I'd have to agree with that one*


----------



## Diva Q

Cant wait to go again!!!!

Last year was our first time and now I dont ever want to miss another. It was great!!!

A large part of that was getting to meet so many terrific forum members. Ahh I still have fond memories of homemade sausages, homemade salamis, OMG to die for hushpuppies, lovely lamb so tender, killer tritip, lazy perogies, more dishes than I can remember for the potluck and I could go on and on ..........


----------



## atruckerswife

Ummmmmmm, you forgot about the chocolate cake.

And please no tequila this year, I'm gagging just thinking about it.


----------



## Diva Q

NO TEQUILA this year. 

None

Nada 

Zip 

No way.

That was the only comp i ever broke my golden rule of no drinking till after turn ins and it showed in the results.


----------



## Rag1

It's on my calendar. I may wear a disguise so I don't get my a$$ pounded.
Pleas notice that this is my 1000th post. Don't I get a cookie or something?


----------



## wittdog

Rag said:
			
		

> It's on my calendar. I may wear a disguise so I don't get my a$$ pounded.
> Pleas notice that this is my 1000th post. Don't I get a cookie or something?


1000 wise ass posts...another couple more 1000 and you can catch Nick.


----------



## Unity

Rag said:
			
		

> Don't I get a cookie or something?


Tracking cookie installed on your system.

--John


----------



## wittdog

Unity said:
			
		

> Thanks, UB. It's on the calendar.
> 
> --John


Think about coming up Friday...The Syndicate always has extra beer...


----------



## Adrienne1

[quote="Diva Q]
That was the only comp i ever broke my golden rule of no drinking till after turn ins and it showed in the results.[/quote]

  pardon??


----------



## Diva Q

The day if turn ins LOL The night before is a whole other matter. 

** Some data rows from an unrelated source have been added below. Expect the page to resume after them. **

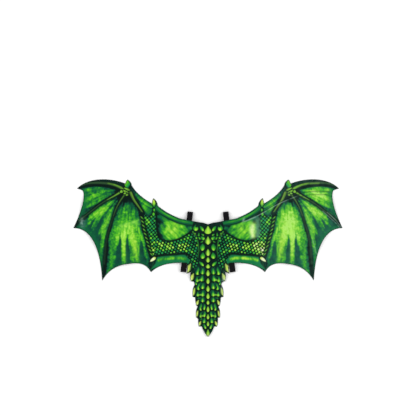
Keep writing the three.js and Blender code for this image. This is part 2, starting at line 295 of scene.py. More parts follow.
BACK_PLATES = [
    Mark(12.1, 44.4, 12.4, 51.4, 2.6, 0.66),
    Mark(8.3, 46.3, 4.4, 51.8, 1.5, 0.55),
    Mark(7.1, 54.5, 3.9, 56.2, 0.8, 0.5),
    Mark(9.0, 52.0, 9.5, 58.2, 0.8, 0.6),
    Mark(9.7, 57.0, 7.6, 60.2, 0.9, 0.5),
    Mark(7.6, 57.0, 3.4, 60.4, 1.8, 0.6),
    Mark(8.2, 63.4, 4.4, 61.8, 0.6, 0.5),
    Mark(5.5, 64.2, 5.7, 71.3, 2.4, 0.5),
    Mark(4.9, 72.4, 5.6, 79.4, 2.3, 0.62),
    Mark(9.4, 81.6, 4.4, 86.6, 1.5, 0.62),
    Mark(12.4, 56.8, 11.4, 59.4, 1.2, 0.6),
]
PLATE_HOLE = [Mark(11.4, 44.6, 11.6, 48.4, 0.9, 0.6)]
TAIL_LOBES = [
    Mark(9.3, 87.2, 10.8, 95.4, 2.6, 0.7),
    Mark(4.9, 87.8, 5.8, 94.8, 2.5, 0.72),
    Mark(10.9, 96.6, 10.9, 102.6, 2.4, 0.72),
    Mark(5.2, 95, 6.7, 101.8, 2.6, 0.74),
    Mark(12.6, 102.2, 11.6, 105.6, 1.4, 0.6),
    Mark(8.6, 103, 9.8, 110.5, 2.5, 0.72),
    Mark(4.7, 103.2, 5.7, 109.5, 2.4, 0.72),
    Mark(10.3, 111.6, 10.4, 117, 2.1, 0.72),
    Mark(4.8, 110, 5.6, 116.8, 2.5, 0.76),
    Mark(9, 117.4, 9.4, 121.6, 1.7, 0.66),
    Mark(5, 117, 5.7, 122.6, 2.4, 0.72),
    Mark(6.6, 123.2, 7.3, 131, 2.3, 0.72),
    Mark(3.2, 123.8, 3.8, 130.4, 2, 0.72),
    Mark(7, 132.4, 7.2, 138, 2, 0.74),
    Mark(3, 130.8, 3.6, 137.5, 2.3, 0.76),
    Mark(6.6, 138.4, 6.9, 141.8, 1.5, 0.6),
    Mark(3.3, 137.8, 4.2, 143.6, 2.1, 0.72),
    Mark(4.4, 144, 2.2, 149.4, 1.6, 0.62),
]
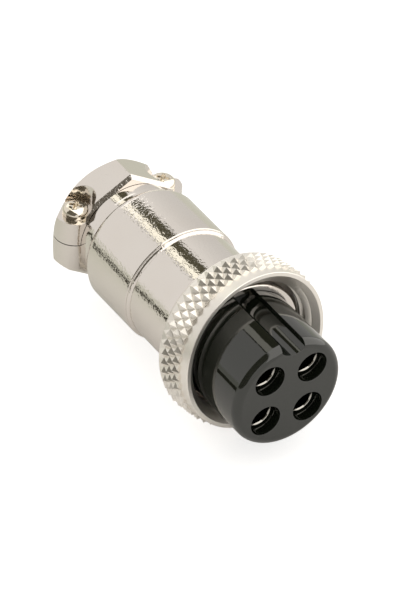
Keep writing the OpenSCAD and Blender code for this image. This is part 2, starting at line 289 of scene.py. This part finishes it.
def to_object_mode() -> None:
    """Leaves edit mode and deselects everything."""
    if bpy.context.object and bpy.context.object.mode != "OBJECT":
        bpy.ops.object.mode_set(mode="OBJECT")
    bpy.ops.object.select_all(action="DESELECT")


def take_up(piece: bpy.types.Object) -> None:
    """Makes the piece the only selected and active one."""
    to_object_mode()
    piece.select_set(True)
    bpy.context.view_layer.objects.active = piece


def open_mesh(piece: bpy.types.Object, mode: str = "EDGE") -> None:
    """Goes into edit mode on the piece with nothing selected.

    Args:
        piece: the piece to work on.
        mode: VERT, EDGE or FACE.
    """
    take_up(piece)
    bpy.ops.object.mode_set(mode="EDIT")
    bpy.ops.mesh.select_mode(type=mode)
    bpy.ops.mesh.select_all(action="DESELECT")


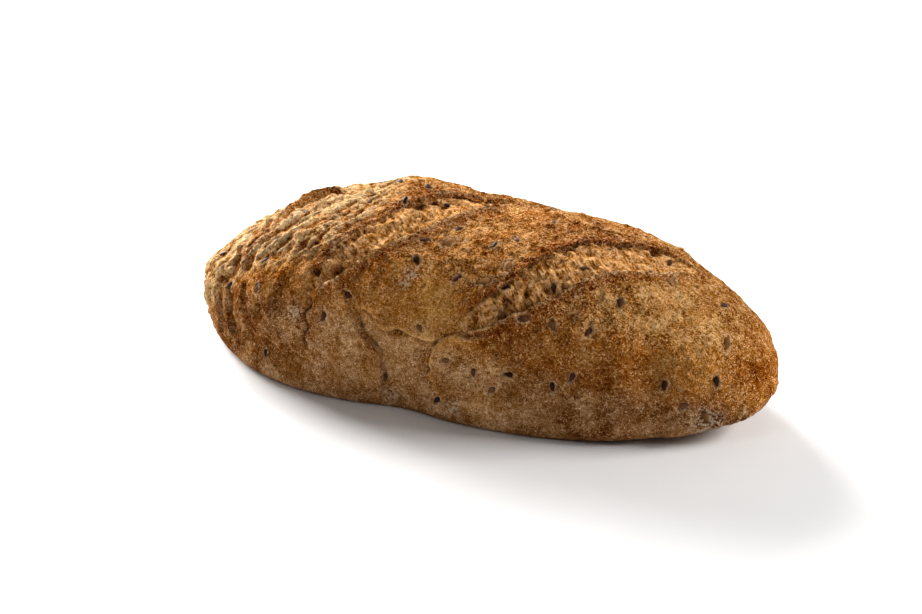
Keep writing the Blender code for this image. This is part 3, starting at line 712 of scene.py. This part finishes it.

(And for anyone who doesn't know Adrienne makes some seriously kick your a$$ drinks)


----------



## Nick Prochilo

wittdog said:
			
		

> Rag said:
> 
> 
> 
> 
> It's on my calendar. I may wear a disguise so I don't get my a$$ pounded.
> Pleas notice that this is my 1000th post. Don't I get a cookie or something?
> 
> 
> 
> 1000 wise ass posts...another couple more 1000 and you can catch Nick.
Click to expand...


Hey, I resemble that remark!


----------



## wittdog

Nick Prochilo said:
			
		

> wittdog said:
> 
> 
> 
> 
> 
> 
> 
> Rag said:
> 
> 
> 
> 
> It's on my calendar. I may wear a disguise so I don't get my a$$ pounded.
> Pleas notice that this is my 1000th post. Don't I get a cookie or something?
> 
> 
> 
> 1000 wise ass posts...another couple more 1000 and you can catch Nick.
> 
> Click to expand...
> 
> 
> Hey, I resemble that remark!
Click to expand...

Yes you do  
Hey you should think about making a trip to see your son that weekend...like Sunday on the way back from Oink.


----------



## Pigs On The Wing BBQ

Diva Q said:
			
		

> The day if turn ins LOL The night before is a whole other matter.
> 
> (And for anyone who doesn't know Adrienne makes some seriously kick your a$$ drinks)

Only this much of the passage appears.